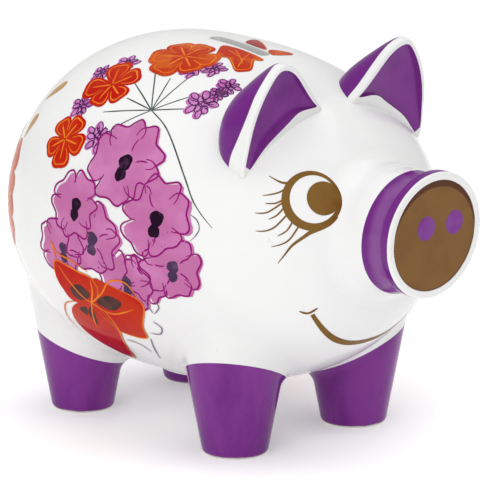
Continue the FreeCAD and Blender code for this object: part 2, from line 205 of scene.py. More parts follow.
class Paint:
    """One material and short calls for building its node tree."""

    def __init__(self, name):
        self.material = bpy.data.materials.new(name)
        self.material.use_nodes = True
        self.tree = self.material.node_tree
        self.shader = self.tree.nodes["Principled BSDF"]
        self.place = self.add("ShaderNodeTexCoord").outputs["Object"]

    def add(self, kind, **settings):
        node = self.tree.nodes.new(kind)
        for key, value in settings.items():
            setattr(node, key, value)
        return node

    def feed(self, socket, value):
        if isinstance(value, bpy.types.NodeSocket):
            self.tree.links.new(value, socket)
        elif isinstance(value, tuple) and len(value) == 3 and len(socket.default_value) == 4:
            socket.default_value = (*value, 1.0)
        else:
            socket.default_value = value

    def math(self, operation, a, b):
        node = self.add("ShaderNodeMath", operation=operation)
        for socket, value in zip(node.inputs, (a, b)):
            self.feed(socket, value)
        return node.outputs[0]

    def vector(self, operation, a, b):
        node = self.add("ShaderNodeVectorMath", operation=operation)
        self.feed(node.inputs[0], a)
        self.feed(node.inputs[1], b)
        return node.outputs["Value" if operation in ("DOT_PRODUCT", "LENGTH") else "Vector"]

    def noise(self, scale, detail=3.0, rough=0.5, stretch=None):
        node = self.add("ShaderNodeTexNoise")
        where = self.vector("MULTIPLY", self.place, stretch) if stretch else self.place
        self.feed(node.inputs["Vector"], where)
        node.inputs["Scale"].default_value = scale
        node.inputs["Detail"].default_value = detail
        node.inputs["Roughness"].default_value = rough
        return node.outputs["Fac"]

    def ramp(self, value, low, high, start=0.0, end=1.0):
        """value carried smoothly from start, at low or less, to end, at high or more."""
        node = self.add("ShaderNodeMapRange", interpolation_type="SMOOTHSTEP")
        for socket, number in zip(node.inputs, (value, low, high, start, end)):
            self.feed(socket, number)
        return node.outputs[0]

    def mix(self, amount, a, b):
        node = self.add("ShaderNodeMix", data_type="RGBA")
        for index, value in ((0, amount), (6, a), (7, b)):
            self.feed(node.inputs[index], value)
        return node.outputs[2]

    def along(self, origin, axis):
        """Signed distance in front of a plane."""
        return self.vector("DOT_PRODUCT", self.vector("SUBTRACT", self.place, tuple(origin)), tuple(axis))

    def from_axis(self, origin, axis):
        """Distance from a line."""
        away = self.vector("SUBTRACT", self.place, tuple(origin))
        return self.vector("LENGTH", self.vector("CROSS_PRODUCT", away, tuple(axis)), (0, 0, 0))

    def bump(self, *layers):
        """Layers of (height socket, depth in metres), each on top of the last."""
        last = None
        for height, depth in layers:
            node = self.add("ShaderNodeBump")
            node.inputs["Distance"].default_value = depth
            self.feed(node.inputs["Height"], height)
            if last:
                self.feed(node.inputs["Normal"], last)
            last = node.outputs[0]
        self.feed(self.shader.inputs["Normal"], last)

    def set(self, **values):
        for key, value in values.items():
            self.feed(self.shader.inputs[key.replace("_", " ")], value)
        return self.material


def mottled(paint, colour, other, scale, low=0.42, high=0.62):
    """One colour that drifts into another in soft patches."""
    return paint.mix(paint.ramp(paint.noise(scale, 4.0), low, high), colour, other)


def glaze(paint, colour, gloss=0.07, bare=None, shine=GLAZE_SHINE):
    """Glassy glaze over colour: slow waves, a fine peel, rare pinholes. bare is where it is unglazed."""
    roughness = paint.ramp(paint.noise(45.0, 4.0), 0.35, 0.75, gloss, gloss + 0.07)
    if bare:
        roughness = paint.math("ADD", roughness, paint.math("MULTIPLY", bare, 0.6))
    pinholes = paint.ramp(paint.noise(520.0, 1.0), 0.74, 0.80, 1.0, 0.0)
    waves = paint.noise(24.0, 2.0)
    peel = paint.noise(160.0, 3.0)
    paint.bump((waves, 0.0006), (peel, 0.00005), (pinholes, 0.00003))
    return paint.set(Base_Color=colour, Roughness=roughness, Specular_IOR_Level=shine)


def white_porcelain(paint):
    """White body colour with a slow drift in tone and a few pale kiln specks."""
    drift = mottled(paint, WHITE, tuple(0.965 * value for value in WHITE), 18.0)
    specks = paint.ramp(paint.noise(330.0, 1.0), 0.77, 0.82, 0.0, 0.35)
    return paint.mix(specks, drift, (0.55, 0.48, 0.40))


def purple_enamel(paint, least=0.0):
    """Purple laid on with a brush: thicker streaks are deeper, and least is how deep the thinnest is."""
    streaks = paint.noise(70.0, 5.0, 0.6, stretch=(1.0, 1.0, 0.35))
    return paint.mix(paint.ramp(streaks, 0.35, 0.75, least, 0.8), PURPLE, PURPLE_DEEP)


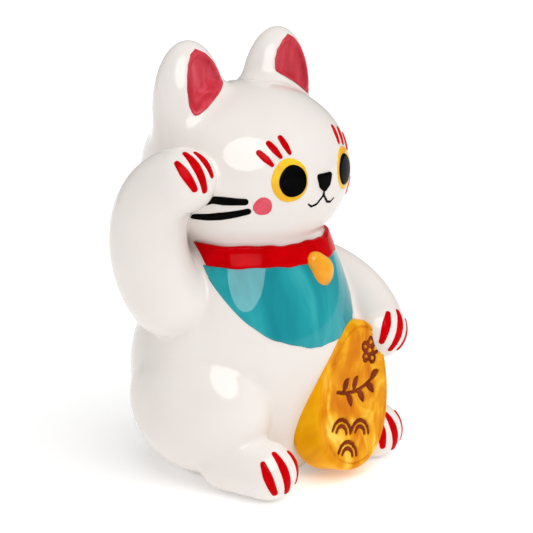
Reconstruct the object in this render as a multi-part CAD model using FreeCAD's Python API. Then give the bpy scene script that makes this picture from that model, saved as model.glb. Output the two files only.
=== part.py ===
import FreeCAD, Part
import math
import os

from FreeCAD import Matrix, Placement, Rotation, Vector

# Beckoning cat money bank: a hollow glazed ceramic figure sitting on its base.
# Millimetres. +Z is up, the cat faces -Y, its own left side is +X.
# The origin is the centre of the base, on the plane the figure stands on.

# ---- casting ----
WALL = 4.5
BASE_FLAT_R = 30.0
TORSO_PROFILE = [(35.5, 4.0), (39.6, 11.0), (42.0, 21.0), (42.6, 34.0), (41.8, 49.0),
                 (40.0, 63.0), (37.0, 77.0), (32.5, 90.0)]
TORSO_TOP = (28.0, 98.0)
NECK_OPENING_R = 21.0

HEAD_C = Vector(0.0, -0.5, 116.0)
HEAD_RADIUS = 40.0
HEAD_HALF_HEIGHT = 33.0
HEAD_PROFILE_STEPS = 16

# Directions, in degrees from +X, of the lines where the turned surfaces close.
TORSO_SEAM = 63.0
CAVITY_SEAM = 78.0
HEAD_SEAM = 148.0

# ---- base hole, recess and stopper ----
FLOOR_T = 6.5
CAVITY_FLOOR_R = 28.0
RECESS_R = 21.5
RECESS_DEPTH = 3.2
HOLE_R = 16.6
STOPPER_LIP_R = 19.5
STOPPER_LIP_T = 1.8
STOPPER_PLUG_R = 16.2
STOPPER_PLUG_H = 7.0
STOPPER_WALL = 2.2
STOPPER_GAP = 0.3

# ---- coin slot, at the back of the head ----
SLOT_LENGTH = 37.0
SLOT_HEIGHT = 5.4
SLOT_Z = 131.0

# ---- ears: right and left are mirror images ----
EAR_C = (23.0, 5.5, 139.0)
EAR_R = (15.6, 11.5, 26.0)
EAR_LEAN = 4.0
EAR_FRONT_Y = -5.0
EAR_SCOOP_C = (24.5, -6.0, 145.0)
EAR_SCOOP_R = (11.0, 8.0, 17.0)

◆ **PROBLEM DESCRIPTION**
Make an exact copy of the data above.

◆ **RESULT FOR THIS TASK**
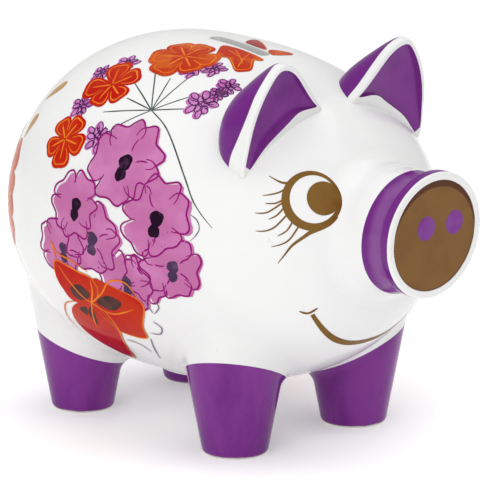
Continue the FreeCAD and Blender code for this object: part 2, from line 205 of scene.py. More parts follow.
class Paint:
    """One material and short calls for building its node tree."""

    def __init__(self, name):
        self.material = bpy.data.materials.new(name)
        self.material.use_nodes = True
        self.tree = self.material.node_tree
        self.shader = self.tree.nodes["Principled BSDF"]
        self.place = self.add("ShaderNodeTexCoord").outputs["Object"]

    def add(self, kind, **settings):
        node = self.tree.nodes.new(kind)
        for key, value in settings.items():
            setattr(node, key, value)
        return node

    def feed(self, socket, value):
        if isinstance(value, bpy.types.NodeSocket):
            self.tree.links.new(value, socket)
        elif isinstance(value, tuple) and len(value) == 3 and len(socket.default_value) == 4:
            socket.default_value = (*value, 1.0)
        else:
            socket.default_value = value

    def math(self, operation, a, b):
        node = self.add("ShaderNodeMath", operation=operation)
        for socket, value in zip(node.inputs, (a, b)):
            self.feed(socket, value)
        return node.outputs[0]

    def vector(self, operation, a, b):
        node = self.add("ShaderNodeVectorMath", operation=operation)
        self.feed(node.inputs[0], a)
        self.feed(node.inputs[1], b)
        return node.outputs["Value" if operation in ("DOT_PRODUCT", "LENGTH") else "Vector"]

    def noise(self, scale, detail=3.0, rough=0.5, stretch=None):
        node = self.add("ShaderNodeTexNoise")
        where = self.vector("MULTIPLY", self.place, stretch) if stretch else self.place
        self.feed(node.inputs["Vector"], where)
        node.inputs["Scale"].default_value = scale
        node.inputs["Detail"].default_value = detail
        node.inputs["Roughness"].default_value = rough
        return node.outputs["Fac"]

    def ramp(self, value, low, high, start=0.0, end=1.0):
        """value carried smoothly from start, at low or less, to end, at high or more."""
        node = self.add("ShaderNodeMapRange", interpolation_type="SMOOTHSTEP")
        for socket, number in zip(node.inputs, (value, low, high, start, end)):
            self.feed(socket, number)
        return node.outputs[0]

    def mix(self, amount, a, b):
        node = self.add("ShaderNodeMix", data_type="RGBA")
        for index, value in ((0, amount), (6, a), (7, b)):
            self.feed(node.inputs[index], value)
        return node.outputs[2]

    def along(self, origin, axis):
        """Signed distance in front of a plane."""
        return self.vector("DOT_PRODUCT", self.vector("SUBTRACT", self.place, tuple(origin)), tuple(axis))

    def from_axis(self, origin, axis):
        """Distance from a line."""
        away = self.vector("SUBTRACT", self.place, tuple(origin))
        return self.vector("LENGTH", self.vector("CROSS_PRODUCT", away, tuple(axis)), (0, 0, 0))

    def bump(self, *layers):
        """Layers of (height socket, depth in metres), each on top of the last."""
        last = None
        for height, depth in layers:
            node = self.add("ShaderNodeBump")
            node.inputs["Distance"].default_value = depth
            self.feed(node.inputs["Height"], height)
            if last:
                self.feed(node.inputs["Normal"], last)
            last = node.outputs[0]
        self.feed(self.shader.inputs["Normal"], last)

    def set(self, **values):
        for key, value in values.items():
            self.feed(self.shader.inputs[key.replace("_", " ")], value)
        return self.material


def mottled(paint, colour, other, scale, low=0.42, high=0.62):
    """One colour that drifts into another in soft patches."""
    return paint.mix(paint.ramp(paint.noise(scale, 4.0), low, high), colour, other)


def glaze(paint, colour, gloss=0.07, bare=None, shine=GLAZE_SHINE):
    """Glassy glaze over colour: slow waves, a fine peel, rare pinholes. bare is where it is unglazed."""
    roughness = paint.ramp(paint.noise(45.0, 4.0), 0.35, 0.75, gloss, gloss + 0.07)
    if bare:
        roughness = paint.math("ADD", roughness, paint.math("MULTIPLY", bare, 0.6))
    pinholes = paint.ramp(paint.noise(520.0, 1.0), 0.74, 0.80, 1.0, 0.0)
    waves = paint.noise(24.0, 2.0)
    peel = paint.noise(160.0, 3.0)
    paint.bump((waves, 0.0006), (peel, 0.00005), (pinholes, 0.00003))
    return paint.set(Base_Color=colour, Roughness=roughness, Specular_IOR_Level=shine)


def white_porcelain(paint):
    """White body colour with a slow drift in tone and a few pale kiln specks."""
    drift = mottled(paint, WHITE, tuple(0.965 * value for value in WHITE), 18.0)
    specks = paint.ramp(paint.noise(330.0, 1.0), 0.77, 0.82, 0.0, 0.35)
    return paint.mix(specks, drift, (0.55, 0.48, 0.40))


def purple_enamel(paint, least=0.0):
    """Purple laid on with a brush: thicker streaks are deeper, and least is how deep the thinnest is."""
    streaks = paint.noise(70.0, 5.0, 0.6, stretch=(1.0, 1.0, 0.35))
    return paint.mix(paint.ramp(streaks, 0.35, 0.75, least, 0.8), PURPLE, PURPLE_DEEP)


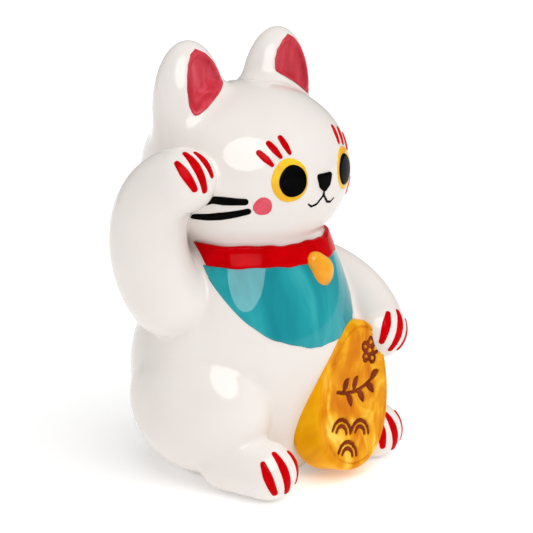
Reconstruct the object in this render as a multi-part CAD model using FreeCAD's Python API. Then give the bpy scene script that makes this picture from that model, saved as model.glb. Output the two files only.
=== part.py ===
import FreeCAD, Part
import math
import os

from FreeCAD import Matrix, Placement, Rotation, Vector

# Beckoning cat money bank: a hollow glazed ceramic figure sitting on its base.
# Millimetres. +Z is up, the cat faces -Y, its own left side is +X.
# The origin is the centre of the base, on the plane the figure stands on.

# ---- casting ----
WALL = 4.5
BASE_FLAT_R = 30.0
TORSO_PROFILE = [(35.5, 4.0), (39.6, 11.0), (42.0, 21.0), (42.6, 34.0), (41.8, 49.0),
                 (40.0, 63.0), (37.0, 77.0), (32.5, 90.0)]
TORSO_TOP = (28.0, 98.0)
NECK_OPENING_R = 21.0

HEAD_C = Vector(0.0, -0.5, 116.0)
HEAD_RADIUS = 40.0
HEAD_HALF_HEIGHT = 33.0
HEAD_PROFILE_STEPS = 16

# Directions, in degrees from +X, of the lines where the turned surfaces close.
TORSO_SEAM = 63.0
CAVITY_SEAM = 78.0
HEAD_SEAM = 148.0

# ---- base hole, recess and stopper ----
FLOOR_T = 6.5
CAVITY_FLOOR_R = 28.0
RECESS_R = 21.5
RECESS_DEPTH = 3.2
HOLE_R = 16.6
STOPPER_LIP_R = 19.5
STOPPER_LIP_T = 1.8
STOPPER_PLUG_R = 16.2
STOPPER_PLUG_H = 7.0
STOPPER_WALL = 2.2
STOPPER_GAP = 0.3

# ---- coin slot, at the back of the head ----
SLOT_LENGTH = 37.0
SLOT_HEIGHT = 5.4
SLOT_Z = 131.0

# ---- ears: right and left are mirror images ----
EAR_C = (23.0, 5.5, 139.0)
EAR_R = (15.6, 11.5, 26.0)
EAR_LEAN = 4.0
EAR_FRONT_Y = -5.0
EAR_SCOOP_C = (24.5, -6.0, 145.0)
EAR_SCOOP_R = (11.0, 8.0, 17.0)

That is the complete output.